Dall’opposizione non sembrano venire pericoli per questa destra che ha portato al governo una classe dirigente modesta e non sta mantenendo le promesse elettorali. Come era prevedibile. Il punto è se l’elettorato che unisce “patrioti umorali” e quelli “interessati” comincerà ad essere deluso. Ricordiamoci che in quegli ultimi lustri gli italiani si sono ciclicamente innamoratI e disinnamorati di vari “masanielli”, saltando come cavallette da un partito all’altro, da un populista a un altro che gridava più forte.
Non credo che la pallina della roulette si sia fermata. Magari per un po’ sì, ma potrebbe ricominciare a girare alle europee. È possibile che ci sia un’autocombustione nella maggioranza: pensate cosa potrebbe succedere se Meloni si accodasse alla tavola di una nuova maggioranza Ursula, insieme ai Socialisti, mentre Salvini passeggia sconsolato davanti a Palazzo Berlaymont a braccetto di madame Le Pen.
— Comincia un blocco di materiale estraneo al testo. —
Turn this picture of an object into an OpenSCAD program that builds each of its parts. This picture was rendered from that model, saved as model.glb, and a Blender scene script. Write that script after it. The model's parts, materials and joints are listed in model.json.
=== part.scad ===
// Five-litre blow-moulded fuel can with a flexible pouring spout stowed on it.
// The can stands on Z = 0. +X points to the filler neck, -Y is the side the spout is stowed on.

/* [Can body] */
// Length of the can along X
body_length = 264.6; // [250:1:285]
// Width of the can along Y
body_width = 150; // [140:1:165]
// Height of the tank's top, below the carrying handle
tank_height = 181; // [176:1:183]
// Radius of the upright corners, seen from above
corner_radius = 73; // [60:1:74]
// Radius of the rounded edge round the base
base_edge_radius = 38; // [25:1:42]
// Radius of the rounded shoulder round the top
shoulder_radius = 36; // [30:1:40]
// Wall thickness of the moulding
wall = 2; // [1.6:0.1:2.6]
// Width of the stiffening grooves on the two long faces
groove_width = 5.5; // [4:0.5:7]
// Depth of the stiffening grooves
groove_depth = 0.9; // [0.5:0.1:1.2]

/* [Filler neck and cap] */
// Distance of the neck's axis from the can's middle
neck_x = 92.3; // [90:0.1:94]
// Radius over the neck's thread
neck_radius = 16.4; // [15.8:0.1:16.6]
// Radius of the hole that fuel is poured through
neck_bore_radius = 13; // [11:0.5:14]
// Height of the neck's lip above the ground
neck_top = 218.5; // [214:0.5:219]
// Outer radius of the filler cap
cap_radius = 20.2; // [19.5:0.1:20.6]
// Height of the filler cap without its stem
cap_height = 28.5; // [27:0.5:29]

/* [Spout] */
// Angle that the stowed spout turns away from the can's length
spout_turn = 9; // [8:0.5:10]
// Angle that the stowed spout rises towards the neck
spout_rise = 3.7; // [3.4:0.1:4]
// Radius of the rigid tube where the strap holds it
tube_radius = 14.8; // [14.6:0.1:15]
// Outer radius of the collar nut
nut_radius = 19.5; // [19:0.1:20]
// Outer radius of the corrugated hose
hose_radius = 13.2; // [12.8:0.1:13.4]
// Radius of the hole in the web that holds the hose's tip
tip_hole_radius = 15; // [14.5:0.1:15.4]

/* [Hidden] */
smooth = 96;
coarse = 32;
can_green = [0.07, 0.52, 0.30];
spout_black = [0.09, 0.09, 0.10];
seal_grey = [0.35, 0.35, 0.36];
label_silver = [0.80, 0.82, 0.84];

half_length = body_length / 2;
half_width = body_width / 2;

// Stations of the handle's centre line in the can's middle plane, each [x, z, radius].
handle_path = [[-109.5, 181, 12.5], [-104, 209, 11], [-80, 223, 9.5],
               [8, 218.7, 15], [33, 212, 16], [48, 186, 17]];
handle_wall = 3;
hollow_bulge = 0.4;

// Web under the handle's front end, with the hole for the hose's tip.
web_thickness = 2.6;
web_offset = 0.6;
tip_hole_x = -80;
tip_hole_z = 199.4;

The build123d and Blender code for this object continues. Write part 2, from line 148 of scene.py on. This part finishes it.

È un film tutto da vedere e potremmo anche divertici e mangiare pop corn, se non fosse che non c’è nulla di divertente. Sono in ballo, e non è retorico dirlo, non solo la sorte politica di un pugno di leader politici, ma quella di tutti noi, del Paese, di chi ogni giorno deve fare i conti con i pochi soldi in tasca, con il lavoro precario e sottopagato, con un titolo di studio da buttare nel cestino. E non si può nemmeno permettere il lusso di evadere o elude le tasse.